Refugees in Austria, their homeland, due to the war devastation in Germany, father and son Porsche did not escape, at the end of 1945, the trials for collaboration with Hitler’s Germany for what their renowned engineering studio had designed for the regime. Of the two, the most affected was the “old” Ferdinand, then 70 years old, who was imprisoned in France from December 1945 to 1947, when the Italian Piero Dusio, creator of Cisitalia, paid the ransom for his release. Ferdinand would later be fully exonerated in 1948, but his health suffered from this cruel experience, and he passed away at the beginning of 1951. We will discuss this in the next installment, just a little patience. Ferry, although also affected, managed to keep the business running, transforming what had been an engineering studio into a company. The name Porsche, in 1948, became a trademark operating on two fronts: capitalizing on the high demand in the agricultural market by producing sophisticated tractors and preparing for the future of the automotive industry with its own new brand.

Porsche’s Technological Innovations Part 3 - 1 Piero Dusio, founder of Cisitalia, commissioned Ferdinand Porsche to design the 360 project and paid the ransom to free him from detention in France.

It was logical and unsurprising that the creation of Volkswagen by Ferdinand and its sporty evolution, the Type 64 of 1939, would become the foundation for a project aimed at enhancing the concept of a rear-engine, air-cooled sports car. The headquarters in Austria, in a former sawmill in Gmünd, Carinthia, encouraged Ferry to envision a car with strong sporting characteristics. The Porsche "Number One", built in 1947 and unveiled in 1948, had all the necessary qualities: a predominantly aluminum body and, most importantly, the relocation of the engine from an overhanging rear position to a mid-rear placement, making this small roadster something truly unique and high-performing. High-performing despite a small air-cooled, four-cylinder boxer engine of just 1,131 cc and 35 horsepower, but with the advantage of a very low weight of 585 kg.

Porsche’s Technological Innovations Part 3 - 2 The 356 "Number One", the first car bearing the Porsche brand, was unveiled in 1948. The configuration features a mid-mounted, air-cooled flat-4 engine of 1,131 cc with 40 hp.

The concept was sound and foreshadowed what would become, in 1953, the first Porsche capable of impressing on the racetrack: the 550 RS Spyder. However, the first prototype faced a complex reality: the ambition to produce 500 cars per year and offer them at an affordable price for a reasonably broad range of buyers was incompatible in terms of both infrastructure and costs. For this reason, the Number One, although approved by Austrian authorities on June 8, 1948, remained a unique model. It was at the Geneva Motor Show in 1949 that Ferry Porsche presented the first two cars that were actually available for sale: the 356/2, with a structure that returned to its origins—the engine was now back in a rear overhanging position like in the Beetle but upgraded to 40 hp.
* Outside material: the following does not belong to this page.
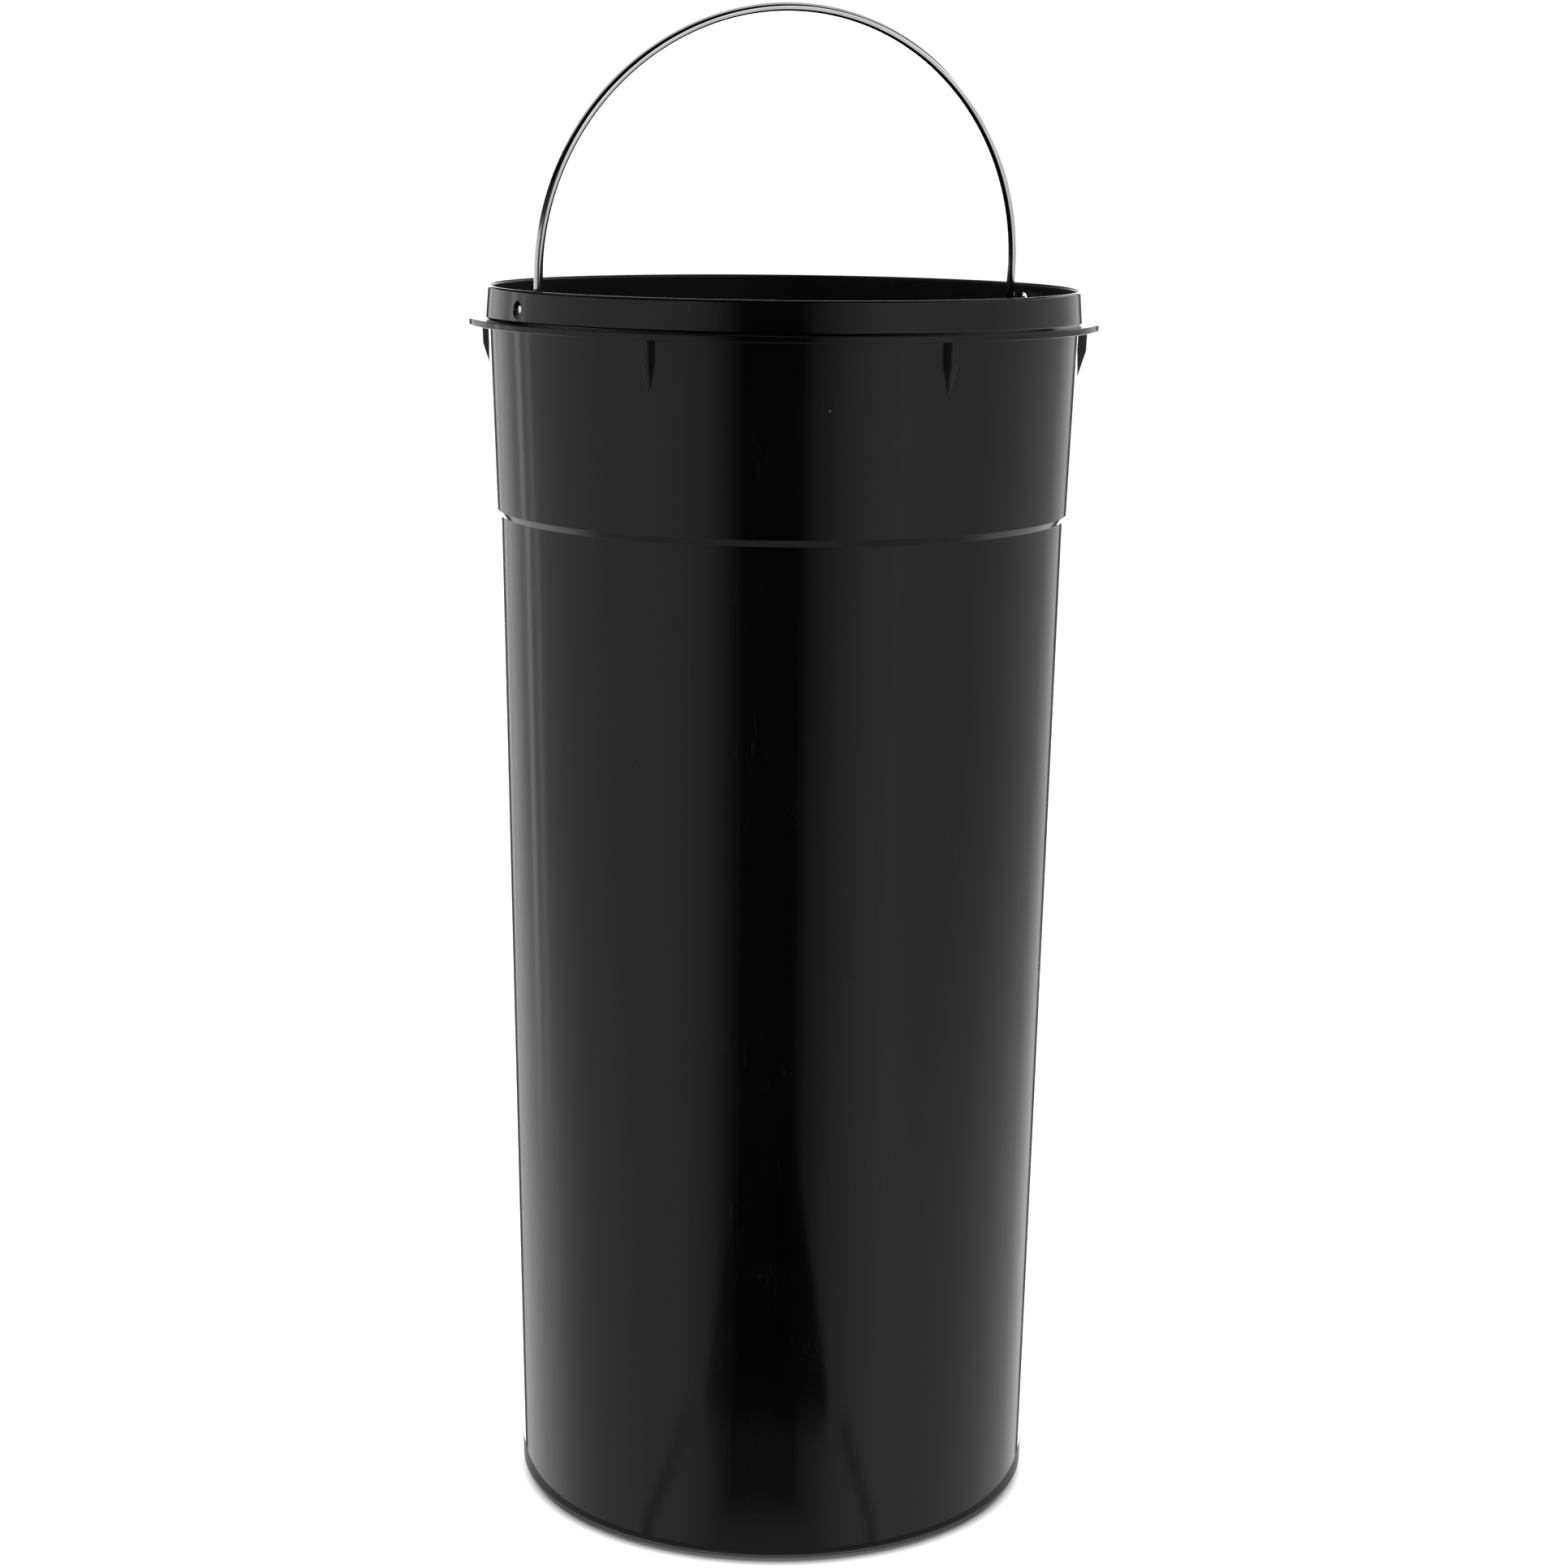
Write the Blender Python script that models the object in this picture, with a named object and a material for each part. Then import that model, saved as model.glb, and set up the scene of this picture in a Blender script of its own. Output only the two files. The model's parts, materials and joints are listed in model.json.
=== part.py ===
"""Tall moulded bucket with a swinging wire bail.

Metres, +Z up. The origin is the centre of the base, on the plane that the bucket stands on.
The bail swings about a line along X, just under the rim, and -Y is the front.
"""

from math import atan2, cos, pi, radians, sin, tan

import bmesh
import bpy
from mathutils import Matrix, Vector

MM = 0.001

# Bucket: heights
BUCKET_HEIGHT = 570.0 * MM
COLLAR_HEIGHT = 14.3 * MM        # rim down to the flange's upper face
FLANGE_THICKNESS = 3.0 * MM
SKIRT_HEIGHT = 83.8 * MM         # flange's lower face down to the step in the wall
STEP_HEIGHT = 3.0 * MM
FOOT_HEIGHT = 2.0 * MM           # how far the base is raised inside its foot ring

# Bucket: radii, widths and drafts
RIM_RADIUS = 136.4 * MM          # outside of the collar, at the rim
COLLAR_FLARE = 1.1 * MM          # how much wider the collar is at its foot
FLANGE_WIDTH = 7.6 * MM
SKIRT_INSET = 1.8 * MM           # from the collar's foot in to the wall under the flange
STEP_DEPTH = 1.8 * MM
FOOT_WIDTH = 9.0 * MM
GATE_RADIUS = 4.0 * MM           # flat middle of the base, where the plastic came in
SKIRT_DRAFT = radians(2.0)
BODY_DRAFT = radians(1.1)

# Bucket: thicknesses and roundings
COLLAR_THICKNESS = 2.5 * MM
WALL_THICKNESS = 2.0 * MM
BASE_THICKNESS = 2.5 * MM
RIM_ROUNDING = 1.15 * MM
COLLAR_FILLET = 1.2 * MM
FLANGE_ROUNDING = 0.5 * MM
BASE_ROUNDING = 3.5 * MM
FLOOR_FILLET = 5.0 * MM

# Ribs under the flange
RIB_HEIGHT = 23.4 * MM
RIB_STRAIGHT = 10.2 * MM         # length of a rib before it tapers towards its point
RIB_DEPTH = 3.6 * MM             # how far a rib stands out of the wall
RIB_ROOT_WIDTH = 5.4 * MM
RIB_RIDGE_WIDTH = 3.4 * MM
RIB_POINT_WIDTH = 0.8 * MM
RIB_KEEL_POWER = 0.7             # below 1, a rib's root keeps its width for longer than its ridge
RIB_EMBED = 0.8 * MM             # how deep a rib is rooted in the wall and the flange
RIB_OFF_PIVOT = radians(33.5)    # between a pivot and the rib on each side of it

# Pivots and bail
PIVOT_LAND = 2.5 * MM            # collar left between the flange and each hole
PIVOT_CLEARANCE = 1.6 * MM       # between the wire and its hole, all round
WIRE_RADIUS = 2.0 * MM
BAIL_HEIGHT = 132.8 * MM         # axis up to the middle of the wire at the top
BAIL_LEG = 16.7 * MM             # straight part of each leg, above the axis
BAIL_SIDE_GAP = 5.6 * MM         # between each leg and the inside of the collar
BAIL_BEND = 4.0 * MM             # radius of the wire's middle line at each turned-out end
TIP_RECESS = 1.3 * MM            # how far each end stops short of the collar's outside
BAIL_LEAN = radians(3.1)         # the bail rests a little forward of upright

# Facets
WALL_SEGMENTS = 96
ROUNDING_SEGMENTS = 3
RIB_TAPER_SEGMENTS = 4
HOLE_SEGMENTS = 24
BEND_SEGMENTS = 6
ARCH_SEGMENTS = 72
WIRE_BEVEL_RESOLUTION = 4
SMOOTH_ANGLE = radians(35.0)
MERGE_DISTANCE = 0.002 * MM

# Heights above the resting plane that several features share
FLANGE_TOP = BUCKET_HEIGHT - COLLAR_HEIGHT
FLANGE_BOTTOM = FLANGE_TOP - FLANGE_THICKNESS
STEP_TOP = FLANGE_BOTTOM - SKIRT_HEIGHT
STEP_BOTTOM = STEP_TOP - STEP_HEIGHT
FLOOR_TOP = FOOT_HEIGHT + BASE_THICKNESS
PIVOT_RISE = PIVOT_LAND + WIRE_RADIUS + PIVOT_CLEARANCE
PIVOT_HEIGHT = FLANGE_TOP + PIVOT_RISE

# Outer radii that several features share
COLLAR_FOOT_RADIUS = RIM_RADIUS + COLLAR_FLARE
FLANGE_RADIUS = COLLAR_FOOT_RADIUS + FLANGE_WIDTH
SKIRT_TOP_RADIUS = COLLAR_FOOT_RADIUS - SKIRT_INSET
SKIRT_FOOT_RADIUS = SKIRT_TOP_RADIUS - SKIRT_HEIGHT * tan(SKIRT_DRAFT)
BODY_TOP_RADIUS = SKIRT_FOOT_RADIUS - STEP_DEPTH
BASE_RADIUS = BODY_TOP_RADIUS - STEP_BOTTOM * tan(BODY_DRAFT)
PIVOT_COLLAR_RADIUS = COLLAR_FOOT_RADIUS - COLLAR_FLARE * PIVOT_RISE / COLLAR_HEIGHT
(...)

The decision, driven by lower production costs, was justified by the possibility of offering greater interior space, with two minimal rear seats. That year, production — still in Austria, where the limitations of an inadequate facility were becoming increasingly evident — reached 52 cars: 48 Coupés and 8 Cabriolets.

Porsche’s Technological Innovations Part 3 - 3 Porsche at Geneva in 1949 with the Coupé and Cabriolet versions of the 356/2, where the engine returns to a rear overhanging position.

The market responded positively, and people liked the cars. Ferry, with the support of his sister Louise — who was highly perceptive and involved in the new project — did not hesitate to move Porsche to Stuttgart, where it remains to this day. Furthermore, he decided that the car bodies would be made of steel to facilitate production and assembly and to reduce manufacturing costs. An additional fifty kilograms could be accommodated. It is time to conclude this chapter by highlighting the technical insights of Porsche’s first project: seeking performance through weight reduction — aluminum — and optimizing weight distribution by using a mid-mounted engine instead of an overhanging one. Although initially set aside, this approach later became the foundation for the creation of Stuttgart’s true racing model: the 550, which would soon arrive and bring worldwide fame to the new German brand. At the same time, there was a focus on aerodynamic efficiency and simplicity, which at that time were the best guarantees for minimizing the risk of mechanical failures during races.

Porsche’s Technological Innovations Part 3 - 4 One of the first prototypes of the 550. The car was unveiled to the world by Porsche at the 1953 Paris Motor Show.